L’exemple du débat budgétaire est frappant. La réduction considérable du droit d’amendement depuis l’application de la LOLF (loi organique relative aux lois de finances), qui a amplifié les effets de l’article 40, tue la discussion et annihile les échanges sur des propositions alternatives. Peut-on parler de démocratie parlementaire si la confrontation des projets ne peut avoir lieu ?

Cette proposition de résolution passe donc, selon nous, à côté de l’essentiel : riposter au projet constitutionnel d’Emmanuel Macron visant justement les prérogatives des assemblées, en critiquant le manque d’efficacité ou le temps perdu. Avec M. le président du Sénat, nous avons toutes et tous combattu cette tentative dangereuse pour la démocratie. Pourquoi, aujourd’hui, ne pas agir pour redonner au débat toute sa force au sein du Sénat ?

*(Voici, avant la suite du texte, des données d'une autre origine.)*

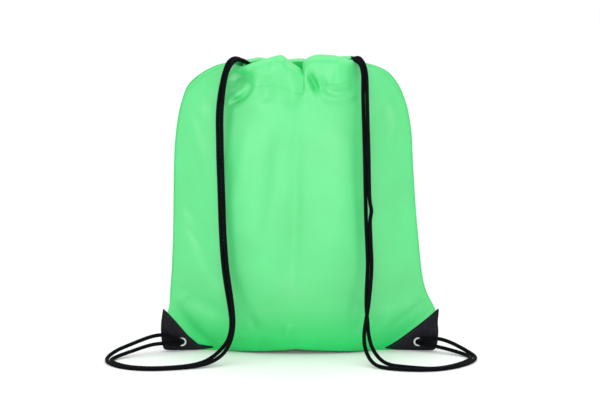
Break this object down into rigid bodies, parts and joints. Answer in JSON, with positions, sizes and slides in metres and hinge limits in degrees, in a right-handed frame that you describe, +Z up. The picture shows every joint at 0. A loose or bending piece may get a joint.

La proposition de résolution met en avant une amélioration du contrôle des ordonnances. Bien ! Mais vous savez tous ici que, tant que l’article 38 de la Constitution ne sera pas supprimé ou encadré, la force des ordonnances pourra difficilement être contrainte.

Enfin, vous aménagez le droit de pétition. Cela pourrait être une action utile pour l’exercice de la citoyenneté. Mais pourquoi avoir placé l’exercice de ce droit utile sous le contrôle de la majorité sénatoriale, puisque c’est elle qui décidera de la vie ou de la mort d’une pétition ? Nous proposerons par amendement de desserrer cet étau.

Nous avons du mal à saisir le sens de cette énième réforme de nos méthodes de travail, qui ne répondra certainement pas aux besoins démocratiques que j’ai évoqués. Au bout du compte, nous assistons à une réaffirmation du fait majoritaire, assorti d’une nouvelle réduction des prérogatives parlementaires.

Le groupe CRCE votera donc contre ce texte.